§ **WHAT THIS TASK INVOLVES**: Copy out each line below exactly as it appears.

§ **DATA LINES**:
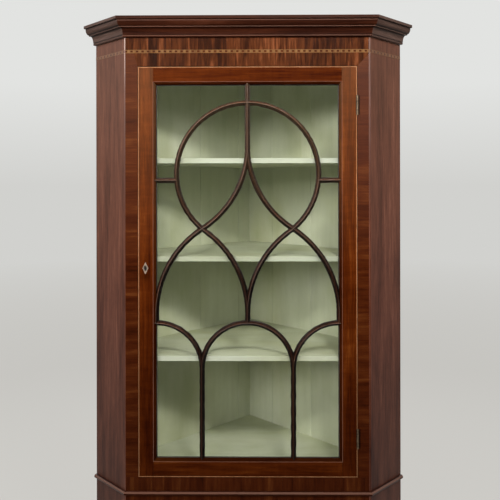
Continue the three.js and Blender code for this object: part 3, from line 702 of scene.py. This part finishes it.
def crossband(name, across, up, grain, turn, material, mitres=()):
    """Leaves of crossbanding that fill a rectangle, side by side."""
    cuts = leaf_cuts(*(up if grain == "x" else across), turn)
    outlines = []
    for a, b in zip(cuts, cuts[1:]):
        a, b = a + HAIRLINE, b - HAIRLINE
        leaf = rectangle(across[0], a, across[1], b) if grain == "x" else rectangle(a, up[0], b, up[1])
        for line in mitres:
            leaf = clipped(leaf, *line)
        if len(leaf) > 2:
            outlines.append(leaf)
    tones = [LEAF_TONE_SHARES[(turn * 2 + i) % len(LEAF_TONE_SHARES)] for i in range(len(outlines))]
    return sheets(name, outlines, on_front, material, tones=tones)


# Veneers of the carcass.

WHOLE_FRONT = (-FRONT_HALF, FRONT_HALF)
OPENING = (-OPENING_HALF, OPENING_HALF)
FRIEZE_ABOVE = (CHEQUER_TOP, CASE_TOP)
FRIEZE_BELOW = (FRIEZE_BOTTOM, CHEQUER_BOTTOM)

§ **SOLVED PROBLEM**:
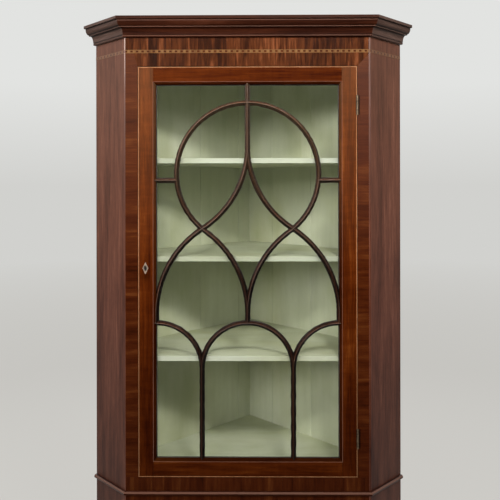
Continue the three.js and Blender code for this object: part 3, from line 702 of scene.py. This part finishes it.
def crossband(name, across, up, grain, turn, material, mitres=()):
    """Leaves of crossbanding that fill a rectangle, side by side."""
    cuts = leaf_cuts(*(up if grain == "x" else across), turn)
    outlines = []
    for a, b in zip(cuts, cuts[1:]):
        a, b = a + HAIRLINE, b - HAIRLINE
        leaf = rectangle(across[0], a, across[1], b) if grain == "x" else rectangle(a, up[0], b, up[1])
        for line in mitres:
            leaf = clipped(leaf, *line)
        if len(leaf) > 2:
            outlines.append(leaf)
    tones = [LEAF_TONE_SHARES[(turn * 2 + i) % len(LEAF_TONE_SHARES)] for i in range(len(outlines))]
    return sheets(name, outlines, on_front, material, tones=tones)


# Veneers of the carcass.

WHOLE_FRONT = (-FRONT_HALF, FRONT_HALF)
OPENING = (-OPENING_HALF, OPENING_HALF)
FRIEZE_ABOVE = (CHEQUER_TOP, CASE_TOP)
FRIEZE_BELOW = (FRIEZE_BOTTOM, CHEQUER_BOTTOM)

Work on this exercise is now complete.